• [PROMPT]:
Reproduce, please, only the lines from the first line below to the line containing "front - back", inclusive.

• [DATASET SECTION]:
========

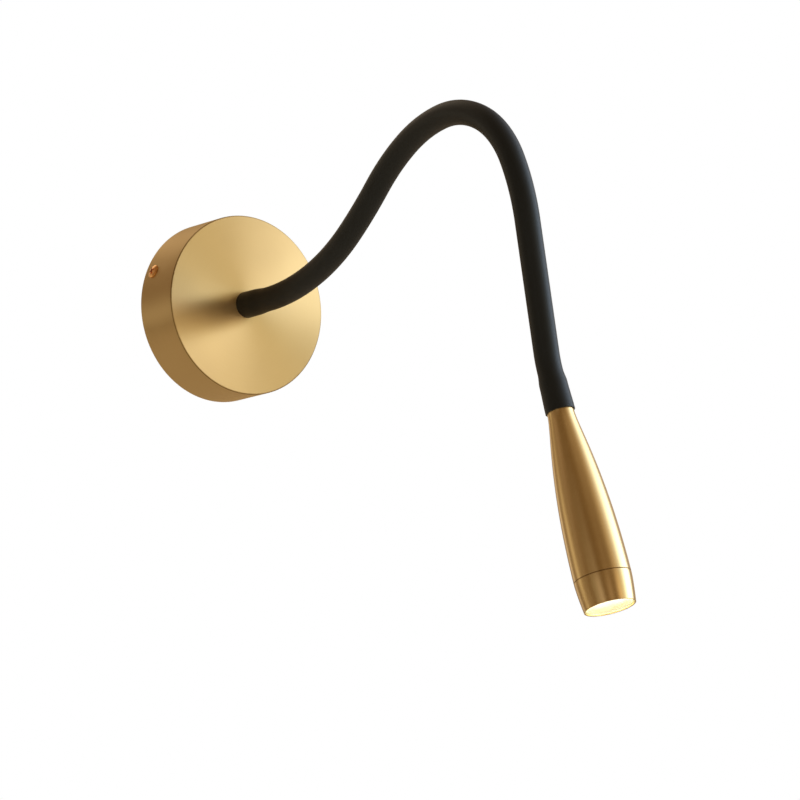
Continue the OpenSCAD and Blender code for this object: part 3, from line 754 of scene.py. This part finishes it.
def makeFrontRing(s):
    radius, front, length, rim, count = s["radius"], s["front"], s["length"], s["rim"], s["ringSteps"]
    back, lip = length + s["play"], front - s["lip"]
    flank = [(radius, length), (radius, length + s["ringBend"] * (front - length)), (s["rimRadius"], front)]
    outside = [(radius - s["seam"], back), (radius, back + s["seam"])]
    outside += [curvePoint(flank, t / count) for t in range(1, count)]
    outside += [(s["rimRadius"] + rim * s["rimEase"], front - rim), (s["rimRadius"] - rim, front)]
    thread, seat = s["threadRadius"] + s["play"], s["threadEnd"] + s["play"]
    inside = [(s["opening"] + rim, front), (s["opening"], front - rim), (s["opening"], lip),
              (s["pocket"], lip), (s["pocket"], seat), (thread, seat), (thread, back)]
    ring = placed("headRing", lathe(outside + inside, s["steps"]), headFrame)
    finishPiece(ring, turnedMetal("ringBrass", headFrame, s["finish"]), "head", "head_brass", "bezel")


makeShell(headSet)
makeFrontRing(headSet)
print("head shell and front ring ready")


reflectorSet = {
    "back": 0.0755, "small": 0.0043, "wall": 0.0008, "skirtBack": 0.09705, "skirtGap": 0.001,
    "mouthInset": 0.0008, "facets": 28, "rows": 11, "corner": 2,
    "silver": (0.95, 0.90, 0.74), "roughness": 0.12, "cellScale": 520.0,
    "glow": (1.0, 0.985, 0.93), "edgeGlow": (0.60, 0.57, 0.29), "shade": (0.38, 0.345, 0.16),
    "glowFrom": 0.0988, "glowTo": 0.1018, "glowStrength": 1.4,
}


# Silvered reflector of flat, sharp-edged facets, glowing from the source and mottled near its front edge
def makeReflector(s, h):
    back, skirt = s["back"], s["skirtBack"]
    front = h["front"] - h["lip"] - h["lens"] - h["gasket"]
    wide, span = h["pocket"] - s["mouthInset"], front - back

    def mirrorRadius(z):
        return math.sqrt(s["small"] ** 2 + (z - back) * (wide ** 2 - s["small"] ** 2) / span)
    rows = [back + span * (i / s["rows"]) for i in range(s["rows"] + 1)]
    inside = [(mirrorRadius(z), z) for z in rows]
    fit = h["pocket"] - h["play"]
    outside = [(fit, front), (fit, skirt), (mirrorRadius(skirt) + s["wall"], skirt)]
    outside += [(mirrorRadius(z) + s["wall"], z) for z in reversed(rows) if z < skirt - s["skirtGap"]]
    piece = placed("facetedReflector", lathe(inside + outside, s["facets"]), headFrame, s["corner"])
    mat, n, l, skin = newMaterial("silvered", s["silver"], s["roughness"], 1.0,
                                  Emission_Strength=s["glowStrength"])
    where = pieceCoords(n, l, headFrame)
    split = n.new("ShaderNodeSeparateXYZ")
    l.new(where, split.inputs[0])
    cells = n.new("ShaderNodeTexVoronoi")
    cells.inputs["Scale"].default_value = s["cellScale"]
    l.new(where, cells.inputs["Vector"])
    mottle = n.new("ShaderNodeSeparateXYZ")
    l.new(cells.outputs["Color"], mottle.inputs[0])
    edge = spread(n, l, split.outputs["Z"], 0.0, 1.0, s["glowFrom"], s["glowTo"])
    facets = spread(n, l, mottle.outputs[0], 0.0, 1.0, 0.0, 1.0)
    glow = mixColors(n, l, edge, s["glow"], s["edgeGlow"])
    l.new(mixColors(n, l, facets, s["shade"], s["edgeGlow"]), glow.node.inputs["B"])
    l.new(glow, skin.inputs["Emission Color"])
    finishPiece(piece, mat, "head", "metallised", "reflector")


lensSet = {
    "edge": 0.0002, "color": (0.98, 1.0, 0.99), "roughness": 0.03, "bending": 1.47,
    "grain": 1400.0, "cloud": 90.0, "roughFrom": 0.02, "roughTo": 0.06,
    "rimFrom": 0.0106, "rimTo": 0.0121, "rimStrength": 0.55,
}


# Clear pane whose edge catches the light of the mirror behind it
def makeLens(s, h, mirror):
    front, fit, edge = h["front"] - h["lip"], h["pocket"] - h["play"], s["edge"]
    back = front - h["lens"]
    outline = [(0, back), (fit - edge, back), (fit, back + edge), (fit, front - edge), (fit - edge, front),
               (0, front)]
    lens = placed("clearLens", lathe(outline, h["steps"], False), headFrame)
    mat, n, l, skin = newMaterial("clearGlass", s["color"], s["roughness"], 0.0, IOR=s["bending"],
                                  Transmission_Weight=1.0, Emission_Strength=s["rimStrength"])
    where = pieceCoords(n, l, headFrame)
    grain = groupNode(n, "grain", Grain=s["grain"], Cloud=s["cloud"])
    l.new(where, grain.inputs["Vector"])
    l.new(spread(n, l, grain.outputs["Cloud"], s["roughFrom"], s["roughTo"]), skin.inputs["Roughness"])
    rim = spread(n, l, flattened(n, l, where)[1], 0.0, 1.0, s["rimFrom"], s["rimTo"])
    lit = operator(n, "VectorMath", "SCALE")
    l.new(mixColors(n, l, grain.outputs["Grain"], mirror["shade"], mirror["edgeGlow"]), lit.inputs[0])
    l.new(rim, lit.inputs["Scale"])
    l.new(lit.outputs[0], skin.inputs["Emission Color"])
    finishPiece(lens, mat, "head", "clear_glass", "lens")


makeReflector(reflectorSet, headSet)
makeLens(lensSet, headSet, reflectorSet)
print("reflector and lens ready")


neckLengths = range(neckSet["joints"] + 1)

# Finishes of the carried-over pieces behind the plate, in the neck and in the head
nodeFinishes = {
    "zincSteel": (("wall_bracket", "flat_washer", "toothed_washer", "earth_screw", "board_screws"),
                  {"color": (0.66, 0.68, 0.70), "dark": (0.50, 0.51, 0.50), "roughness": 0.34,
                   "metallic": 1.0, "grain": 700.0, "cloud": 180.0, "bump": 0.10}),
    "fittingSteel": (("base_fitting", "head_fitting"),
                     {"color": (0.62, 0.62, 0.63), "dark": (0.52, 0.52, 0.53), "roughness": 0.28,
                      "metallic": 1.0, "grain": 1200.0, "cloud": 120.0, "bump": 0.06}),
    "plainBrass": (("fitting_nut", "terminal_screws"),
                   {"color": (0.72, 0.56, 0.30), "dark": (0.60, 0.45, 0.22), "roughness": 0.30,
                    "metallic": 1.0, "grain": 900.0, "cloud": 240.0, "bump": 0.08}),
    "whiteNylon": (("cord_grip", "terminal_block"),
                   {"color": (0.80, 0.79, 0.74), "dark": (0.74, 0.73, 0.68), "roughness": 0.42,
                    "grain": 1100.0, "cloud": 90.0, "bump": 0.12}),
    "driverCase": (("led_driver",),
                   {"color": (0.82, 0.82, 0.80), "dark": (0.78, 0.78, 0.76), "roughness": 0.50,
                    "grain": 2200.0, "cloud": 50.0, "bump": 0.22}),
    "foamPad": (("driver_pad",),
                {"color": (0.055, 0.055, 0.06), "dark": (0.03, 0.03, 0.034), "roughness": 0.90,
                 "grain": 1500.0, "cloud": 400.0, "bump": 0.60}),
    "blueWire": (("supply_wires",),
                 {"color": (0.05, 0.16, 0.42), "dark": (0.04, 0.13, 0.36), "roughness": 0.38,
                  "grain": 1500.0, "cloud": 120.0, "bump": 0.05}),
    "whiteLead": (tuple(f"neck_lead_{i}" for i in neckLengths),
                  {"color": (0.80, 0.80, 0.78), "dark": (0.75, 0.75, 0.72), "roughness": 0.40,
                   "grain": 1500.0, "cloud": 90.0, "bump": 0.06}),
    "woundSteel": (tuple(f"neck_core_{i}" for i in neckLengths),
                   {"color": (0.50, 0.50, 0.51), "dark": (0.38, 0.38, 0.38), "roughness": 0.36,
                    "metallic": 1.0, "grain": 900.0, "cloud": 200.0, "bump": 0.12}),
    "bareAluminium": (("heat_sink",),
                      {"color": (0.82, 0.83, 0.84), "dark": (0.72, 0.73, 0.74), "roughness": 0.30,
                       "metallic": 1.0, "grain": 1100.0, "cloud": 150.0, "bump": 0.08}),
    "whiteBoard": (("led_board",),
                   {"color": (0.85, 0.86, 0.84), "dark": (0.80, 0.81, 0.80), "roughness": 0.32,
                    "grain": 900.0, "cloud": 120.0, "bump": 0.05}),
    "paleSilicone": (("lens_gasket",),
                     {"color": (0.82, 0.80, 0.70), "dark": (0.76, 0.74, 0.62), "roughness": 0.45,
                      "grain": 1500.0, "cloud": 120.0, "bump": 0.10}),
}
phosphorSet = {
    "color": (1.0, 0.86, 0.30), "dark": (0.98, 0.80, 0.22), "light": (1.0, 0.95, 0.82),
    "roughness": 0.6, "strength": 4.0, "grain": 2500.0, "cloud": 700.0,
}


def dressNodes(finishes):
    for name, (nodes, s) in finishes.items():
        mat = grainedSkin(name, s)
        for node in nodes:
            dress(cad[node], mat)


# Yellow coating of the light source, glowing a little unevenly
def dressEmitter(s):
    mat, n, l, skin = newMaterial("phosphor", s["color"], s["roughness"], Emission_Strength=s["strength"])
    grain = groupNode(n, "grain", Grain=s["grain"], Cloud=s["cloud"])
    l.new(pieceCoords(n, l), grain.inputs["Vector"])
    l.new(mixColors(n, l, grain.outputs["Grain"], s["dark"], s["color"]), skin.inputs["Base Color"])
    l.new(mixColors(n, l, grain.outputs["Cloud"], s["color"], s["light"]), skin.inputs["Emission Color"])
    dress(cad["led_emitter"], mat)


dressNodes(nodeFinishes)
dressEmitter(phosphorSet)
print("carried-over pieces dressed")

========

• [FINISHED TASK]:
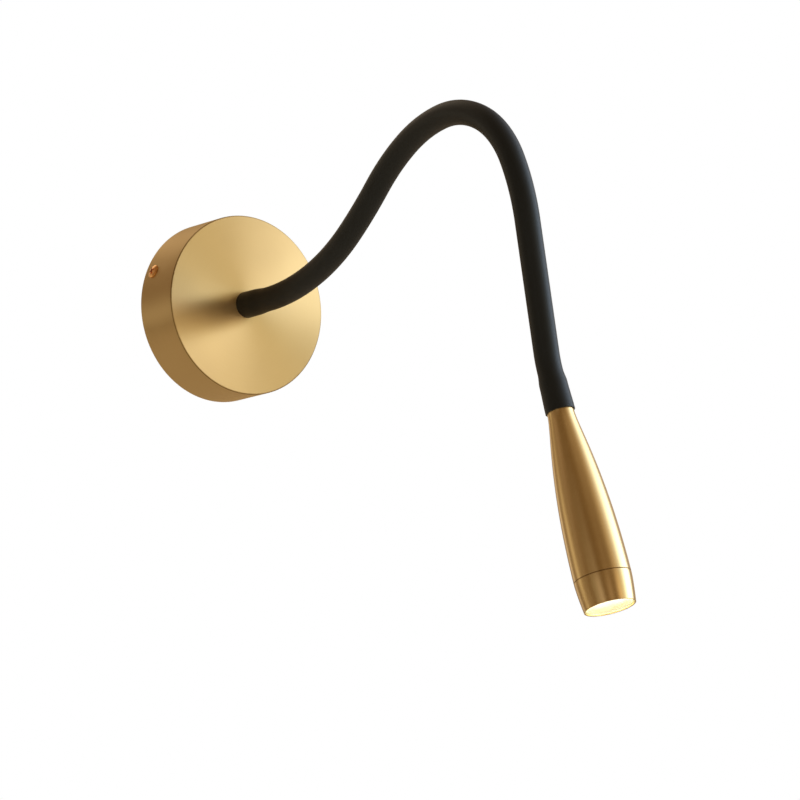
Continue the OpenSCAD and Blender code for this object: part 3, from line 754 of scene.py. This part finishes it.
def makeFrontRing(s):
    radius, front, length, rim, count = s["radius"], s["front"], s["length"], s["rim"], s["ringSteps"]
    back, lip = length + s["play"], front - s["lip"]
    flank = [(radius, length), (radius, length + s["ringBend"] * (front - length)), (s["rimRadius"], front)]
    outside = [(radius - s["seam"], back), (radius, back + s["seam"])]
    outside += [curvePoint(flank, t / count) for t in range(1, count)]
    outside += [(s["rimRadius"] + rim * s["rimEase"], front - rim), (s["rimRadius"] - rim, front)]
    thread, seat = s["threadRadius"] + s["play"], s["threadEnd"] + s["play"]
    inside = [(s["opening"] + rim, front), (s["opening"], front - rim), (s["opening"], lip),
              (s["pocket"], lip), (s["pocket"], seat), (thread, seat), (thread, back)]
    ring = placed("headRing", lathe(outside + inside, s["steps"]), headFrame)
    finishPiece(ring, turnedMetal("ringBrass", headFrame, s["finish"]), "head", "head_brass", "bezel")


makeShell(headSet)
makeFrontRing(headSet)
print("head shell and front ring ready")


reflectorSet = {
    "back": 0.0755, "small": 0.0043, "wall": 0.0008, "skirtBack": 0.09705, "skirtGap": 0.001,
    "mouthInset": 0.0008, "facets": 28, "rows": 11, "corner": 2,
    "silver": (0.95, 0.90, 0.74), "roughness": 0.12, "cellScale": 520.0,
    "glow": (1.0, 0.985, 0.93), "edgeGlow": (0.60, 0.57, 0.29), "shade": (0.38, 0.345, 0.16),
    "glowFrom": 0.0988, "glowTo": 0.1018, "glowStrength": 1.4,
}


# Silvered reflector of flat, sharp-edged facets, glowing from the source and mottled near its front edge
def makeReflector(s, h):
    back, skirt = s["back"], s["skirtBack"]
    front = h["front"] - h["lip"] - h["lens"] - h["gasket"]
    wide, span = h["pocket"] - s["mouthInset"], front - back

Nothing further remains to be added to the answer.